Hullock's mother, Marie Hullock, said, “Not being informed of our child's admission to hospital denied us of the chance to say goodbye. We cannot believe the inhuman and degrading treatment he received while in Doncaster prison. Four years on we are still devastated and angry that we have lost our loving son. We have persisted with this battle to try to get some answers and justice, not only for Jordan losing his life, but for the days and days of suffering he endured whilst he was ridiculously poorly in HMP Doncaster."

==Notable former inmates==
- Prince Naseem Hamed, former boxing world champion, jailed for driving dangerously.
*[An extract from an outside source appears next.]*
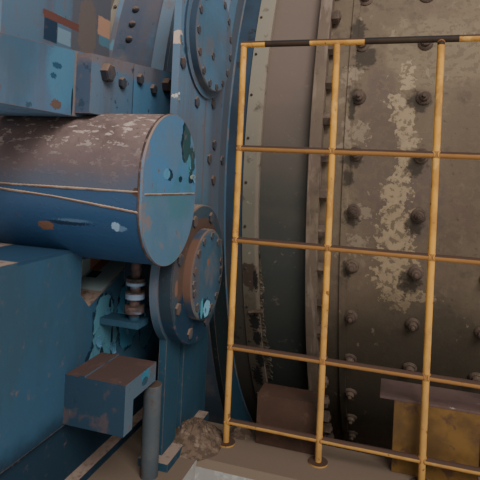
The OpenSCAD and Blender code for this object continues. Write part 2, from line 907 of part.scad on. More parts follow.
// Trunnion: a flange on the hub, the journal and a collar past the bearing
module trunnion() {
    slope_end = trunnion_flange_t + trunnion_slope;
    color("lightslategray") translate([hub_x, 0, axis_z]) rotate([0, -90, 0]) rotate_extrude()
        polygon([
            [trunnion_bore_r, 0], [trunnion_r + trunnion_lip, 0],
            [trunnion_r + trunnion_lip, trunnion_flange_t],
            [trunnion_r + trunnion_slope, trunnion_flange_t], [trunnion_r, slope_end],
            [trunnion_r, trunnion_len - collar_w], [trunnion_r + collar_h, trunnion_len - collar_w],
            [trunnion_r + collar_h, trunnion_len], [trunnion_bore_r, trunnion_len]
        ]);
}

module running_bands() {
    color("slategray") {
        mill_ring(seal_gap, joint_x, band_r, shell_r + seat);
        mill_ring(head_x, left_face - seal_gap, band_r, shell_r + seat);
    }
}

module drive_flange() {
    color("darkslategray") mill_ring(joint_x, joint_x + joint_t, flange_r, shell_r + seat);
}

module shell_flange() {
    color("darkslategray") mill_ring(joint_x + joint_t, joint_x + 2 * joint_t,
        flange_r, shell_r + seat);
}

module butt_strap() {
    color("dimgray") mill_ring(strap_x, strap_x + strap_w, shell_r + strap_t, shell_r + seat);
}

module end_flange() {
    color("dimgray") difference() {
        mill_ring(shell_right - end_flange_t, shell_right, flange_r, bore_r);
        translate([shell_right - end_flange_t - past, 0, axis_z]) rotate([0, 90, 0])
            for (i = [0 : end_bolts - 1])
                rotate(i * 360 / end_bolts) translate([shell_r + joint_h / 2, 0])
                    cylinder(h = end_flange_t + 2 * past, r = end_bolt_r);
    }
}

raft();
front_plinth();
rear_plinth();
fence_wall();
bearing_plinth();
guard_saddle();
guard_upper();
guard_lower();
side_plate_right();
side_plate_left();
guard_necks();
seal_clamps();
rear_bracket();
pinion_housing();
frame_plate_right();
frame_plate_left();
bolted_pad();
cross_beam();
beam_caps();
lower_housing();
lower_cover();
upper_housing();
upper_cover();
lower_sleeve();
upper_sleeve();
support_bracket();
adjusting_screw();
stub_post();
kerb_block();
yellow_box();
tread_plate();
fence_panel_1();
fence_panel_2();
bearing_base();
bearing_cap();
mill_shell();
shell_liners();
mill_head();
head_liners();
trunnion();
running_bands();
drive_flange();
shell_flange();
butt_strap();
end_flange();
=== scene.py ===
# %% [markdown]
# # The drive end of a ball mill
# A mill is a drum of steel plate that turns on its own axis. Here one end of it is dressed:
# the brown shell with its liner bolts, the round blue guard that it turns in, the pinion frame
# with its bearing covers, and the yellow tube fence on the walkway. The solids come from the
# CAD frame and keep their shape. This lesson adds their finishes and the small pieces that are
# bolted, welded or stuck on them, and every piece rides on the body that carries it.

# %% Open the frame
import math

import bpy
import numpy as np
from mathutils import Matrix, Vector


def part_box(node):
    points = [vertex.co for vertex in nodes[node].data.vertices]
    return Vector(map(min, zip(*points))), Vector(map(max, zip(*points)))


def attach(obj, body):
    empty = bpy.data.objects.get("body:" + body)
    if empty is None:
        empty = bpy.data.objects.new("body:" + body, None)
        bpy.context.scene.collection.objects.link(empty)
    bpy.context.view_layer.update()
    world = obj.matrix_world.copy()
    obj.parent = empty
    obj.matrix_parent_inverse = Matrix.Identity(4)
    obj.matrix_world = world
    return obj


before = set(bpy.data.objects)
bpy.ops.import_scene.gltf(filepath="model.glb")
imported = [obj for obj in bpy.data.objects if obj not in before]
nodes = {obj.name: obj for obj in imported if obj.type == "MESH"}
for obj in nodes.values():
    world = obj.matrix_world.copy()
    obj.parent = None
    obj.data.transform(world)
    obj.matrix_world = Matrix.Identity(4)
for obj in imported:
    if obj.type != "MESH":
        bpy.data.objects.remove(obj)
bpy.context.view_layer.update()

# %% [markdown]
# Sizes that many cells need are read back from the solids, so that a bolt stays on its plate
# when the plate moves in the CAD.

# %% Read the main sizes from the solids
def low(node):
    """The lowest corner of a solid's box."""
    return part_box(node)[0]


def high(node):
    """The highest corner of a solid's box."""
    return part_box(node)[1]


AXIS = (low("mill_shell").z + high("mill_shell").z) / 2
SHELL_R = (high("mill_shell").z - low("mill_shell").z) / 2
BAND_R = high("running_bands").z - AXIS
GUARD_R = AXIS - low("side_plate_right").z
GUARD_LEFT = low("side_plate_left").x
WALK = high("front_plinth").z
TURN = 2 * math.pi
print("axis", AXIS, "shell", SHELL_R, "band", BAND_R, "guard", GUARD_R, GUARD_LEFT, "walk", WALK)

# %% [markdown]
# The picture looks almost level along the mill, turned a little to the left, and the camera
# leans by a couple of degrees. Upright edges stay nearly upright in it, which a tilted camera
# would not give, so the framing is done with a small lens shift instead of a tilt.

# %% Set up the camera
PICTURE, FOCAL_PIXELS, MIDDLE_ROW = 480, 505.0, 167.0
EYE = (1.05, -5.87, 3.6)
TURN_LEFT, LEVEL, LEAN = (math.radians(degrees) for degrees in (17.0, 90.0, 2.6))

camera_data = bpy.data.cameras.new("camera")
camera_data.sensor_width = 36.0
camera_data.lens = FOCAL_PIXELS / PICTURE * camera_data.sensor_width
camera_data.shift_y = (MIDDLE_ROW - PICTURE / 2) / PICTURE
camera = bpy.data.objects.new("camera", camera_data)
camera.matrix_world = (Matrix.Translation(EYE) @ Matrix.Rotation(TURN_LEFT, 4, "Z")
                       @ Matrix.Rotation(LEVEL, 4, "X") @ Matrix.Rotation(LEAN, 4, "Z"))
bpy.context.scene.collection.objects.link(camera)
bpy.context.scene.camera = camera
print("lens", round(camera_data.lens, 2), "shift", round(camera_data.shift_y, 3))

# %% [markdown]
# Nodes are wired by a few helpers. One adds a node and fills or links its sockets, one does
# arithmetic, and one blends two colours or two numbers by a mask.

# %% Helpers that wire shader nodes
def add_node(tree, kind, values=None, **settings):
    """Adds one shader node, sets its options and fills or links its sockets."""
    node = tree.nodes.new("ShaderNode" + kind)
    for name, value in settings.items():
        setattr(node, name, value)
    for name, value in (values or {}).items():
        socket = node.inputs[name]
        if isinstance(value, bpy.types.NodeSocket):
            tree.links.new(value, socket)
        else:
            socket.default_value = (*value, 1.0) if socket.type == "RGBA" else value
    return node


def number(tree, operation, first, second=0.0, clamp=False):
    """The result of one sum of two numbers."""
    return add_node(tree, "Math", {0: first, 1: second}, operation=operation,
                    use_clamp=clamp).outputs[0]


def vector(tree, operation, first, second=(0.0, 0.0, 0.0)):
    """The result of one sum of two vectors. A length or a dot product is a number."""
    out = 1 if operation in ("LENGTH", "DOT_PRODUCT") else 0
    return add_node(tree, "VectorMath", {0: first, 1: second}, operation=operation).outputs[out]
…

- Baron Ahmed, a member of the House of Lords, jailed for driving dangerously.

==Film and TV links==
- During one episode of the Channel 4 cookery show The F-Word in 2006, Gordon Ramsay cooked in Doncaster Prison for its inmates. He challenged prisoner Kieron Tarff to an onion-chopping race, which Ramsay lost. The chef was so impressed by Tarff that he offered him a job at his restaurant when he would be released in 2007.